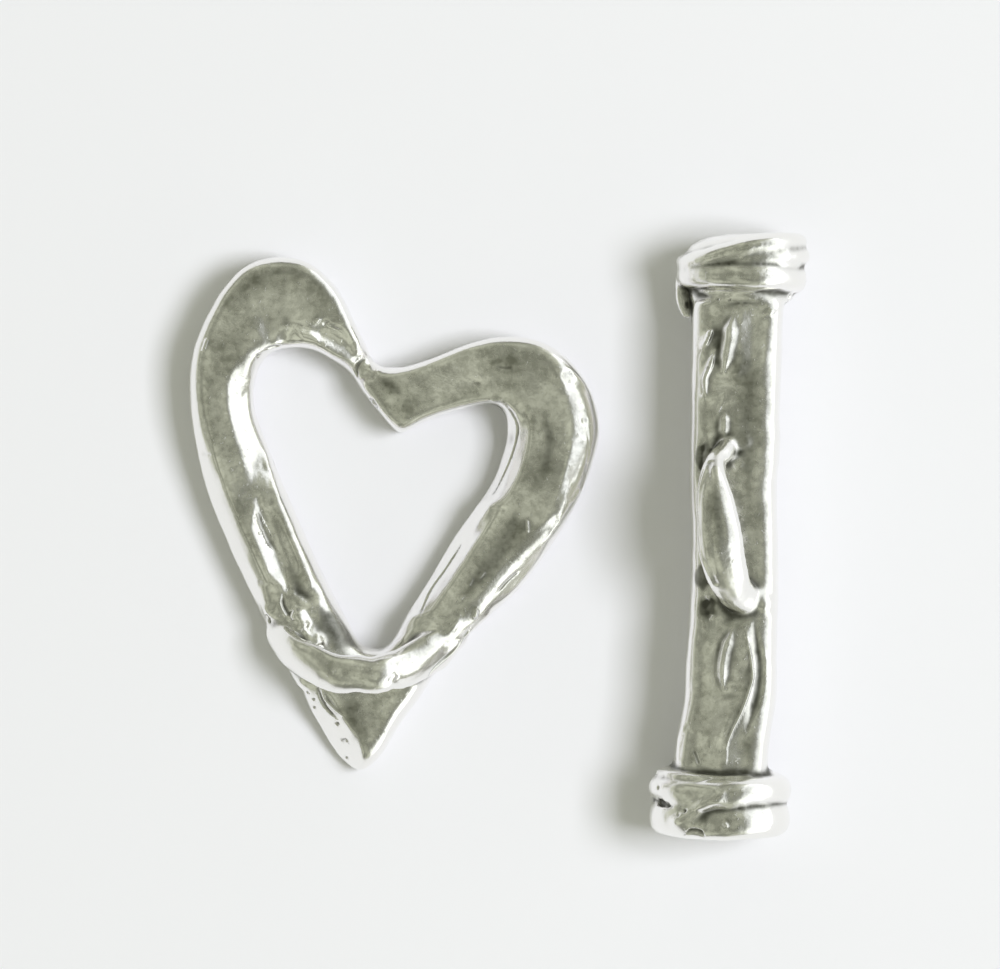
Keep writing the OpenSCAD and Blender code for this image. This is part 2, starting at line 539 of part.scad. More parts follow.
// Ring k of the steps from curve a to curve b: steep at the groove and level on the ridge
function between(a, b, psi, rising) =
    let (out = rising ? sin(psi) : 1 - cos(psi), on = rising ? 1 - cos(psi) : sin(psi))
    [a[0] + (b[0] - a[0]) * out, a[1] + (b[1] - a[1]) * on, a[2] + (b[2] - a[2]) * out];
function wrap_rings(wrap, curves) =
    [for (i = [0 : len(curves) - 2]) for (k = [1 : strand_rise_steps])
        [for (a = rounds) between(curve_point(wrap, curves[i], a), curve_point(wrap, curves[i + 1], a),
            k * 90 / strand_rise_steps, i % 2 == 0)]];

// Rings that close the bar's end with a low dome
function end_cap(wrap, curves) =
    let (middle = wrap_place(wrap, 0, 1 - end_bulge_share, 0))
    [for (k = [1 : end_rings])
        [for (a = rounds) between(curve_point(wrap, curves[len(curves) - 1], a), middle,
            k * 90 / (end_rings + 0.5), false)]];

// Degrees round the shaft of a place across its top, the reverse of shaft_point
function around_at(across) = acos(sign(across) * pow(abs(across), shaft_power / 2));

// All folds as lines over the unrolled bar: distance round it and distance along it
function fold_line(fold, places) =
    [fold[0] * fold_w / 2, fold[1] * fold_t, [for (p = places) [p[1] * PI / 180 * bar_w / 2, p[0]]]];
fold_lines = concat(
    [for (fold = SHAFT_FOLDS) fold_line(fold, [for (p = fold[2]) [p[0] * bar_l, around_at(p[1])]])],
    [for (fold = LOWER_FOLDS) fold_line(fold, [for (p = fold[2]) [wrap_y(lower_wrap, p[0]), p[1]]])]);

// A ring of the bar with the folds raised on it
function folded(ring) =
    [for (k = [0 : bar_sides - 1])
        let (a = rounds[k], p = ring[k],
            lift = lift_at([a * PI / 180 * bar_w / 2, p[1]], fold_lines))
        p + [cos(a) * lift, 0, sin(a) * lift]];

function reversed(list) = [for (i = [len(list) - 1 : -1 : 0]) list[i]];

module bar_body() {
    low_edge = [for (a = rounds) curve_point(lower_wrap, LOWER_WRAP[0], a)[1]];
    high_edge = [for (a = rounds) curve_point(upper_wrap, UPPER_WRAP[0], a)[1]];
    shaft = [for (s = [0 : shaft_rings])
        [for (k = [0 : bar_sides - 1])
            shaft_point(low_edge[k] + (high_edge[k] - low_edge[k]) * s / shaft_rings, rounds[k])]];
    rings = concat(
        reversed(end_cap(lower_wrap, LOWER_WRAP)),
        reversed(wrap_rings(lower_wrap, LOWER_WRAP)),
        shaft,
        wrap_rings(upper_wrap, UPPER_WRAP),
        end_cap(upper_wrap, UPPER_WRAP));
    skin([for (ring = rings) folded(ring)]);
}

// Point of the loop: rise 0 is on the shaft's top, 1 is the middle of the strand at its highest
function loop_point(along, lean, rise) =
    let (y = loop_place_share * bar_l + along * loop_l,
        low = bar_mid_z(y / bar_l) + shaft_at(y / bar_l)[3] * bar_h / 2)
    [lean * bar_w, y, low + (loop_gap + loop_t / 2) * rise];

module bar_loop() {
    rows = open_rows(LOOP, strand_steps);
    mids = [for (row = rows) loop_point(row[0], row[1], row[2])];
    skin(strand_rings(mids, [for (row = rows) [row[3] * loop_w / 2, row[4] * loop_t / 2, row[5]]]));
    for (lump = LOOP_LUMPS) {
        hull() {
            ball(loop_point(lump[0], lump[1], lump_rise_share), lump[4] * loop_t);
            ball(loop_point(lump[2], lump[3], lump_rise_share), lump[4] * loop_t);
        }
    }
}

module wrap_tail() {
    for (i = [0 : len(TAIL) - 2]) {
        hull() {
            for (row = [TAIL[i], TAIL[i + 1]]) {
                ball(wrap_place(upper_wrap, row[0], row[1], row[2]), row[3] * tail_d / 2);
            }
        }
    }
}

module toggle_bar() {
    color(silver) translate([bar_x, bar_y, 0]) {
        bar_body();
        bar_loop();
        wrap_tail();
    }
}

heart_ring();
toggle_bar();
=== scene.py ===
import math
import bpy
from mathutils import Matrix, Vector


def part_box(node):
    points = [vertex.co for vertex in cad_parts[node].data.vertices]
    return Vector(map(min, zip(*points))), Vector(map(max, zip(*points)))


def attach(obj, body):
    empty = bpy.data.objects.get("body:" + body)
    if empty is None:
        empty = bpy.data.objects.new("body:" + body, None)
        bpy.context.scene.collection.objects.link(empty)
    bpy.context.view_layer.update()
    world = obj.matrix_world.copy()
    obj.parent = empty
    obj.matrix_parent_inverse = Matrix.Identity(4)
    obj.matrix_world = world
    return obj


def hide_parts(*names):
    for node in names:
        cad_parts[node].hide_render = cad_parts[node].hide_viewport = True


bl_info = {
    "name": "Cast toggle clasp",
    "version": (1, 0, 0),
    "blender": (4, 5, 0),
    "location": "3D View > Sidebar > Clasp",
    "description": "Heart ring and toggle bar in cast, polished and darkened silver",
    "category": "Object",
}

from collections import namedtuple

import bmesh
import bpy
import numpy as np
from mathutils import Vector, noise
from mathutils.bvhtree import BVHTree

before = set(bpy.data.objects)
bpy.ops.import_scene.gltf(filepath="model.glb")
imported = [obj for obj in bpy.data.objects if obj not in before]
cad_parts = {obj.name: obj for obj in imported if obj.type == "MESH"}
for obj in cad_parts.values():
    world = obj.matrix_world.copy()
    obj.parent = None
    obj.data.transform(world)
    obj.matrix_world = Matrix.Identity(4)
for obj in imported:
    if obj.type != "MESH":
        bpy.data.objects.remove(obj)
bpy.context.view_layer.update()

MM = 0.001
PHOTO_WIDTH = 1000
PHOTO_HEIGHT = 969
ORIGIN_COLUMN = 498  # the photograph's pixel column and row at the middle of the box round both pieces
ORIGIN_ROW = 536
WELD = 1e-6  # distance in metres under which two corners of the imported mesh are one

# Marks
RELIEF = ("crease", "ridge", "dent")
LINE_STEP = 0.15  # distance in mm between the points that a mark's line is dropped from
DROP_HEIGHT = 1.0  # height in metres that they are dropped from
TAPER = 4  # how quickly a mark gains its full width and height from either end
BLUNT = 0.3  # share of them that it has at the ends themselves
BROAD = 1.0  # width in mm from which a pressed mark shapes the surface and gathers no patina
THIN = 0.5  # width in mm under which a pressed mark gets smaller mesh cells
THIN_MARGIN = 1.6  # how many times the mark's width the smaller cells take up
POLISH_PASSES = 50  # how many times a polished place is averaged with its surroundings
PAINT_PASSES = 6  # the same for the edges of shine, soot and painted shadow

# Broad waves
HEART_WAVES = 420.0  # about how many broad waves a metre of the surface would hold
BAR_WAVES = 480.0
WAVE_SHIFT = (3.1, 1.7, 0.9)  # moves one piece's waves from the other's
RIPPLE_SCALE = 2.7  # how many times as close the small waves are
RIPPLE_SHARE = 0.45  # and how high beside the broad ones

# Hollows, which hold the patina, and flats, which hold the film: cloudy tarnish that is also painted shade
# darkening the upward-facing tops
NEAR_PASSES = 12  # times of averaging that give a vertex's near surroundings
FAR_PASSES = 70  # and from those its far ones
SMALL_UNIT = 0.010  # unit of a small hollow's depth, in mm under the near surroundings
SMALL_WEIGHT = 0.55  # how much a small hollow holds for each unit
SMALL_LEAST = 0.25  # and how much of that is lost to rubbing
BROAD_UNIT = 0.09  # unit of a broad hollow's depth, in mm under the far surroundings
BROAD_LEAST = 0.35  # how much of a broad one is lost to rubbing
HOLLOW_PASSES = 3  # times of averaging that soften the hollows' edges
FLAT_PASSES = 6  # and the flats'
FLAT_FROM = 0.72  # upward part of the normal at which the film and its painted top shade begin
FLAT_RANGE = 0.24  # and how much more it takes for the whole film and painted top shade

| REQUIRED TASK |
Everything from the first line of the data through the line containing "function around_at(across) = acos(sign(across)" should be echoed exactly. Add nothing.

| RESULT FOR THIS EXERCISE |
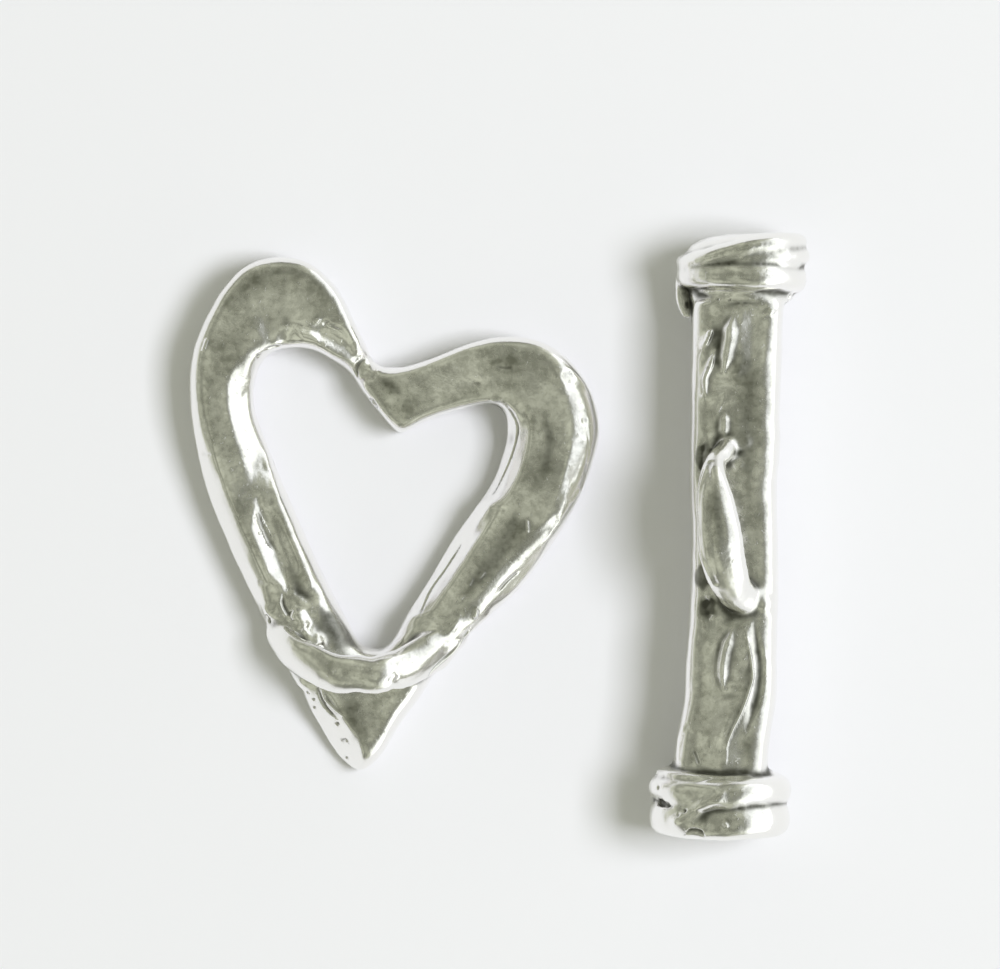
Keep writing the OpenSCAD and Blender code for this image. This is part 2, starting at line 539 of part.scad. More parts follow.
// Ring k of the steps from curve a to curve b: steep at the groove and level on the ridge
function between(a, b, psi, rising) =
    let (out = rising ? sin(psi) : 1 - cos(psi), on = rising ? 1 - cos(psi) : sin(psi))
    [a[0] + (b[0] - a[0]) * out, a[1] + (b[1] - a[1]) * on, a[2] + (b[2] - a[2]) * out];
function wrap_rings(wrap, curves) =
    [for (i = [0 : len(curves) - 2]) for (k = [1 : strand_rise_steps])
        [for (a = rounds) between(curve_point(wrap, curves[i], a), curve_point(wrap, curves[i + 1], a),
            k * 90 / strand_rise_steps, i % 2 == 0)]];

// Rings that close the bar's end with a low dome
function end_cap(wrap, curves) =
    let (middle = wrap_place(wrap, 0, 1 - end_bulge_share, 0))
    [for (k = [1 : end_rings])
        [for (a = rounds) between(curve_point(wrap, curves[len(curves) - 1], a), middle,
            k * 90 / (end_rings + 0.5), false)]];

// Degrees round the shaft of a place across its top, the reverse of shaft_point
function around_at(across) = acos(sign(across) * pow(abs(across), shaft_power / 2));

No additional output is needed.